Fannie and Freddie officially approve 3% down payment mortgages
Key differences between both GSEs secondary products
Both government-sponsored enterprises officially announced their individual 97% loan-to-value products, in the government’s latest attempt to expand the credit box for first-time homeowners.
Back in October, the Federal Housing Finance Agency announced a number of policy steps aimed at increasing mortgage credit availability at the Mortgage Bankers Association conference in Las Vegas.
Fannie Mae was first and during the conference said that it would soon begin offering a 97% LTV mortgages, with Freddie Mac likely to follow suit. The government-sponsored enterprise will package these loans into pools and securitize the mortgages on the secondary market.
“The new lending guidelines released today by Fannie Mae and Freddie Mac will enable creditworthy borrowers who can afford a mortgage, but lack the resources to pay a substantial down payment plus closing costs, to get a mortgage with 3% down. These underwriting guidelines provide a responsible approach to improving access to credit while ensuring safe and sound lending practices,” FHFA Director Mel Watt said.

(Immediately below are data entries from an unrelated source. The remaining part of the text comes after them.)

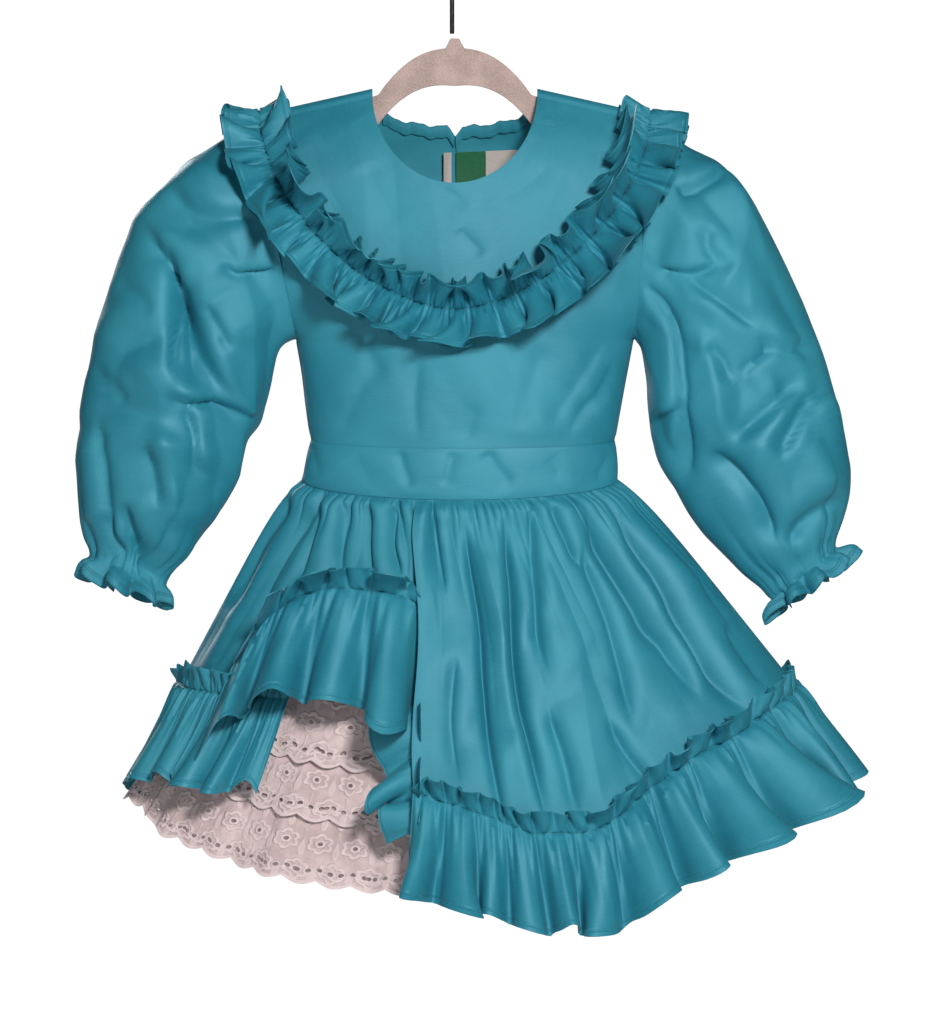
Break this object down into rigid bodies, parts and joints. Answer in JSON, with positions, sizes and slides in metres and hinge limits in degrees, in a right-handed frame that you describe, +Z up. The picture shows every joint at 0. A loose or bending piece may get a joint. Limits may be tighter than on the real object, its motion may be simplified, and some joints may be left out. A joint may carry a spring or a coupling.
{
  "type": "pageant dress on hanger",
  "caption": "Child's long-sleeved pageant dress with ruffled collar, gathered skirt lifted in an arch over a tiered lace petticoat, hanging on a flocked hanger.",
  "frame": {"origin": "where the inside top of the hanger's hook rests on a rod", "axes": "+Z up, the dress's front faces -Y, the wearer's left is +X"},
  "size_m": [0.5774, 0.2901, 0.7245],
  "materials": {
    "taffeta": "crisp changeable taffeta, satin sheen, fine plain weave",
    "lace": "matt embroidered eyelet lace with a scalloped edge",
    "hanger_flock": "velvet flock over plastic",
    "hook_wire": "black coated steel wire",
    "label_green": "woven satin tape, bare",
    "label_white": "printed-label tape, left bare"
  },
  "bodies": {
    "root": {"hanger_body": "hanger_flock", "hanger_hook": "hook_wire", "bodice_front": "taffeta", "bodice_back_right": "taffeta", "bodice_back_left": "taffeta", "neck_binding_right": "taffeta", "neck_binding_left": "taffeta", "sleeve_right": "taffeta", "sleeve_left": "taffeta", "neck_label_green": "label_green", "neck_label_white": "label_white", "neck_label_end": "label_white", "collar_front": "taffeta", "collar_back_right": "taffeta", "collar_back_left": "taffeta", "collar_ruffle_front": "taffeta", "collar_ruffle_back_right": "taffeta", "collar_ruffle_back_left": "taffeta", "waistband_front": "taffeta", "waistband_back_right": "taffeta", "waistband_back_left": "taffeta", "skirt_front": "taffeta", "skirt_front_arch": "taffeta", "skirt_back": "taffeta", "hem_ruffle_front": "taffeta", "hem_ruffle_arch": "taffeta", "hem_ruffle_side": "taffeta", "hem_ruffle_cascade": "taffeta", "hem_ruffle_back": "taffeta", "petticoat_upper": "lace", "petticoat_middle": "lace", "petticoat_lower": "lace"}
  },
  "joints": []
}
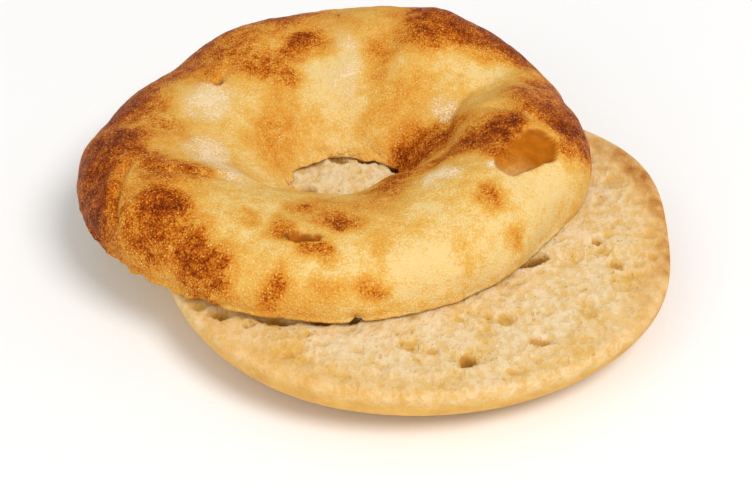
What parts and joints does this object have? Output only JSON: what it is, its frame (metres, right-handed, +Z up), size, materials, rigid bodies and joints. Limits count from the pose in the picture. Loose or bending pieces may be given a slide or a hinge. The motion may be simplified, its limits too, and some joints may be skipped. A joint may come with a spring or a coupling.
{
  "type": "sliced ring bagel",
  "caption": "Ring bagel cut across, its crusty upper half resting cut face down, slid back and left, on the lower half that lies cut face up.",
  "frame": {"origin": "middle of the bounding box in plan, on the surface that the lower half stands on", "axes": "+Z up, out of the cut face of the lower half; +Y towards the side that the upper half has slid to; +X to the side where the lower half shows most"},
  "size_m": [0.1262, 0.131, 0.032],
  "materials": {
    "crust": "baked crust, pale gold with toasted brown patches, floury hollows and fine blisters",
    "crumb": "matt cream crumb with small pits, thin pale gold crust round the side and on the foot"
  },
  "bodies": {
    "root": {"upper_half": "crust", "lower_half": "crumb"}
  },
  "joints": []
}
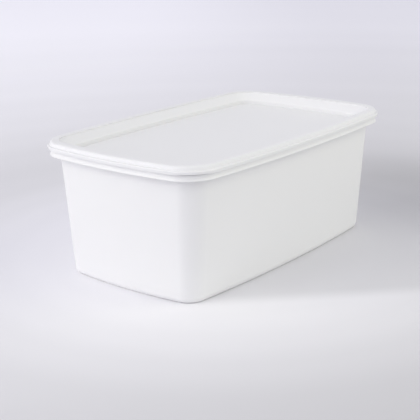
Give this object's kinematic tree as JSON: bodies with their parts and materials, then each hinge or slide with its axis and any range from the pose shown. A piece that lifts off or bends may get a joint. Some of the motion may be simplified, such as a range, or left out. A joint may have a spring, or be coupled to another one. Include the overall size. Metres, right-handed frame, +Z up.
{
  "type": "freezer container",
  "caption": "Shut rectangular white plastic freezer tub with tapered bowed sides, a collar below the rim and a press-on lid with a recessed panel.",
  "frame": {"origin": "centre of the base, on the surface that the tub stands on", "axes": "+Z up through the lid, +X along the length, +Y across the width"},
  "size_m": [0.2822, 0.1744, 0.1105],
  "materials": {
    "tub_plastic": "satin moulded polypropylene",
    "lid_plastic": "satin moulded polypropylene, slightly smoother panel"
  },
  "bodies": {
    "root": {"tub": "tub_plastic", "lid": "lid_plastic"}
  },
  "joints": []
}
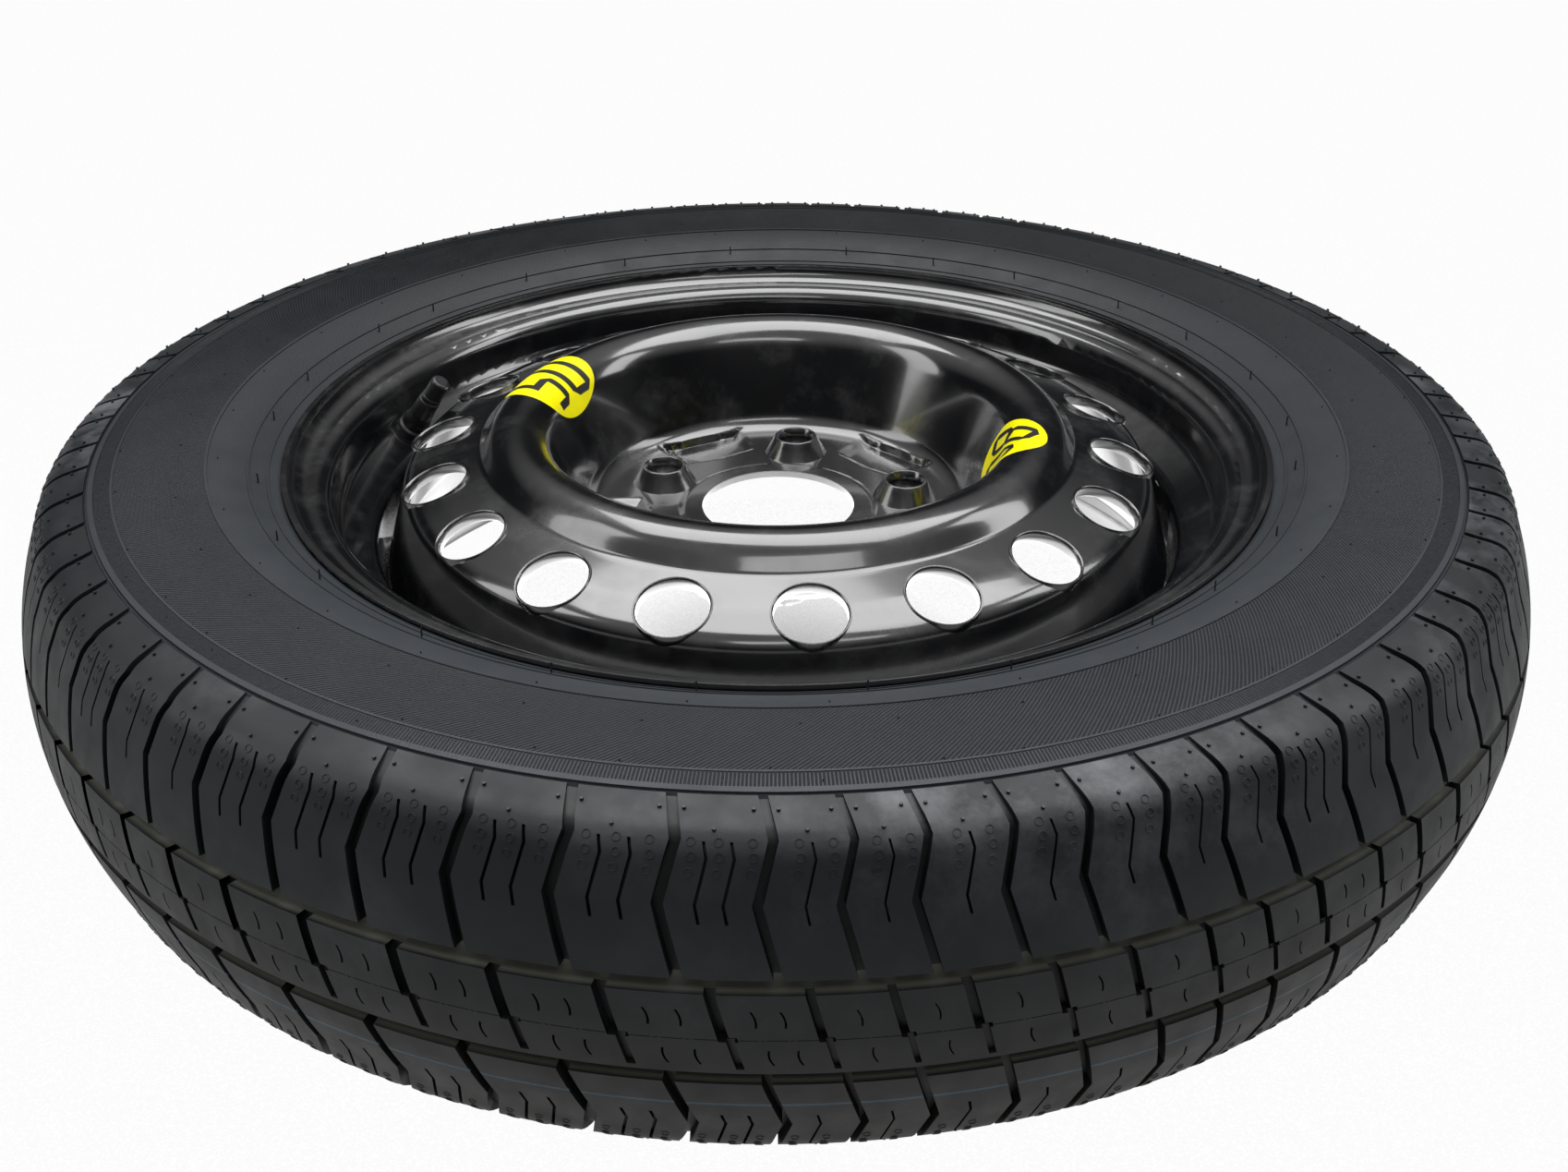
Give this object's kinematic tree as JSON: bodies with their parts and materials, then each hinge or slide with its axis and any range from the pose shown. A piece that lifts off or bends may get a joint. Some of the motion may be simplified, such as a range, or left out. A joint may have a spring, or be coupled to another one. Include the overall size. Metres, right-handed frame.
{
  "type": "space saver spare wheel",
  "caption": "Narrow temporary spare wheel: a thin tyre on a black pressed steel wheel with round vent holes, bolt holes and a snap-in valve.",
  "frame": {"origin": "centre of the hub mounting face, on the wheel's axis", "axes": "+Z along the wheel's axis towards the outboard side, which faces up when the wheel lies flat"},
  "size_m": [0.667, 0.667, 0.1456],
  "materials": {
    "tyre": "moulded tyre rubber, satin",
    "black_paint": "glossy black paint on steel",
    "valve_rubber": "smooth moulded rubber",
    "brass": "turned brass",
    "spring_steel": "drawn wire",
    "cap_plastic": "moulded black plastic",
    "decal": "printed vinyl film"
  },
  "bodies": {
    "wheel": {"tyre": "tyre", "rim": "black_paint", "disc": "black_paint", "disc_welds": "black_paint", "valve_body": "valve_rubber", "valve_stem": "brass", "core_body": "brass", "core_gasket": "valve_rubber", "core_spring": "spring_steel", "decal_50": "decal", "decal_80": "decal"},
    "core": {"core_pin": "brass", "core_seal": "valve_rubber"},
    "cap": {"valve_cap": "cap_plastic"}
  },
  "joints": [
    {"name": "cap_off", "type": "slide", "parent": "wheel", "child": "cap", "axis": [0.5312, -0.2018, 0.8229], "range_m": [0, 0.016]},
    {"name": "core_press", "type": "slide", "parent": "wheel", "child": "core", "axis": [-0.5312, 0.2018, -0.8229], "range_m": [0, 0.0012], "stiffness_N_per_m": 400, "deforming": ["core_spring"]}
  ]
}
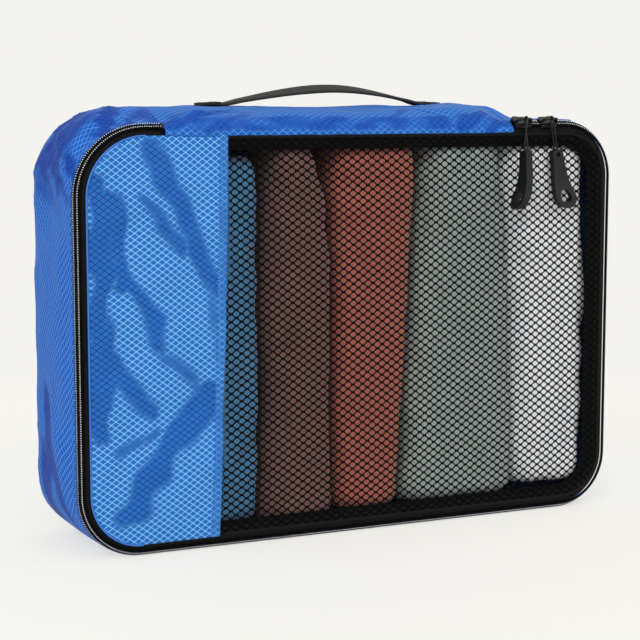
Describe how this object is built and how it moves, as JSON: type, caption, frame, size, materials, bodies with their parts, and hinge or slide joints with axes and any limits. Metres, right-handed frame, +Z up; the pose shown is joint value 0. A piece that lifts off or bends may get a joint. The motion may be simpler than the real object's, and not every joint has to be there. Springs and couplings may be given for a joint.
{
  "type": "packing cube",
  "caption": "Soft rectangular packing cube with a see-through net front that zips open on three sides, two sliders with pulls, and a webbing handle on top.",
  "frame": {"origin": "centre of the flat bottom wall, where the cube stands", "axes": "+X to the right along the width as the front is seen, +Y to the back panel, +Z up to the handle"},
  "size_m": [0.343, 0.0951, 0.259],
  "materials": {
    "ripstop_blue": "coated nylon ripstop with a diamond grid, satin",
    "mesh_black": "knitted net, matt",
    "tape_black": "woven polyester tape, matt",
    "coil_black": "nylon monofilament coil",
    "webbing_black": "ribbed webbing",
    "thread_black": "stitching thread",
    "metal_black": "black enamel",
    "grip_black": "matt moulded rubber"
  },
  "bodies": {
    "shell": {"side_wall": "ripstop_blue", "top_wall": "ripstop_blue", "back_panel": "ripstop_blue", "back_seam_binding": "tape_black", "seam_tape_left": "tape_black", "seam_tape_right": "tape_black", "zip_tape_wall": "tape_black", "zip_coil_wall": "coil_black", "handle_end_left": "webbing_black", "handle_end_right": "webbing_black", "bar_tack_left": "thread_black", "bar_tack_right": "thread_black"},
    "flap": {"front_solid_panel": "ripstop_blue", "front_mesh_panel": "mesh_black", "panel_hem": "ripstop_blue", "flap_seam_binding": "tape_black", "hinge_strip": "ripstop_blue", "zip_tape_flap": "tape_black", "zip_coil_flap": "coil_black", "zip_end_tape": "tape_black", "zip_end_coil": "coil_black", "zip_stop_left": "metal_black", "zip_stop_right": "metal_black"},
    "slider_left": {"slider_left_upper_wing": "metal_black", "slider_left_lower_wing": "metal_black", "slider_left_crown": "metal_black"},
    "slider_right": {"slider_right_upper_wing": "metal_black", "slider_right_lower_wing": "metal_black", "slider_right_crown": "metal_black"},
    "pull_left": {"pull_left_link": "metal_black", "pull_left_tab": "grip_black"},
    "pull_right": {"pull_right_link": "metal_black", "pull_right_tab": "grip_black"},
    "handle": {"handle_strap": "webbing_black"}
  },
  "joints": [
    {"name": "flap_hinge", "type": "hinge", "parent": "shell", "child": "flap", "pos_m": [0, -0.0345, 0.2438], "axis": [-1, 0, 0], "range_deg": [0, 164]},
    {"name": "slider_left_travel", "type": "slide", "parent": "flap", "child": "slider_left", "axis": [1, 0, 0], "range_m": [0, 0.0055]},
    {"name": "slider_right_travel", "type": "hinge", "parent": "flap", "child": "slider_right", "pos_m": [0.1315, 0, 0.199], "axis": [0, 1, 0], "range_deg": [0, 90]},
    {"name": "pull_left_swing", "type": "hinge", "parent": "slider_left", "child": "pull_left", "pos_m": [0.1135, -0.04333, 0.24016], "axis": [-1, 0, 0], "range_deg": [0, 90]},
    {"name": "pull_right_swing", "type": "hinge", "parent": "slider_right", "child": "pull_right", "pos_m": [0.1315, -0.04333, 0.24016], "axis": [-1, 0, 0], "range_deg": [0, 90]},
    {"name": "handle_lift", "type": "slide", "parent": "shell", "child": "handle", "axis": [0, 0, 1], "range_m": [0, 0.008], "stiffness_N_per_m": 150}
  ]
}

“To mitigate risk, Fannie Mae and Freddie Mac will use their automated underwriting systems, which include compensating factors to evaluate a borrower’s creditworthiness. In addition, the new offerings will also include homeownership counseling, which improves borrower performance. FHFA will monitor the ongoing performance of these loans,” Watt continued.
FHFA officials said on a conference call with reporters Monday morning that the products target specific borrowers, and while it is predicted that this will represent a small portion of their businesses and an even smaller portion of their combined guarantee books, it is estimated to have a broad appeal to millennials.
“There is a group of millennials that are waiting out there to jump into the market that do have the ability to repay,” officials on the call said.
And these products are coming at the right time as top housing economists predict 2015 to be a significant year for millennials.
According to Realtor.com’s chief economist Jonathan Smoke’s annual forecast for 2015, “The story about millennials not forming households and getting into homebuying is more of a 2012 and early 2013 story. It’s outdated. Our view of 2015 is informed by strong trends and indicators of what’s happening today with millennials.”
Both population and households have grown at a slightly higher pace in 2014 and this trend will continue in 2015 with modest improvement over 2014 increases. Households headed by millennials will see significant growth as a reflection of economic gains. Millennials will also drive two-thirds of household formations over the next five years. Next year’s addition of 2.75 million jobs and increased household formation will be the two key factors driving first-time buyer sales.
Although both GSEs have released 97% LTV programs, there are key differences.
Fannie’s My Community Mortgage product with a 3% down payment will be available through it desktop under writing tool the weekend of December 13, 2014. However, it will accept applications before then, but for full roll out functionality, it would require that tool, Fannie Mae representatives said on the call.
Up until a year ago, Fannie said it was in the market with a standard 97% LTV program, and because of this past experience, it feels confident with the risks.
“The reason for pulling back a year ago was that we thought we were the only source. It was not a performance or risk issue, but we felt like we were sticking out,” Fannie officials.
Meanwhile, since this product is a lot newer for Freddie, it is waiting to implement the product until March 23 to give itself more time to do some foundation work.
Freddie created the product to make homeownership accessible to more first-time buyers and other qualified borrowers with limited downpayment savings.
And unlike Fannie, Freddie is not limiting its product to first-time homebuyers. But if they are first-time homebuyers, they must participate in an acceptable borrower education program, like Freddie Mac's CreditSmart, to qualify for Home Possible Advantage.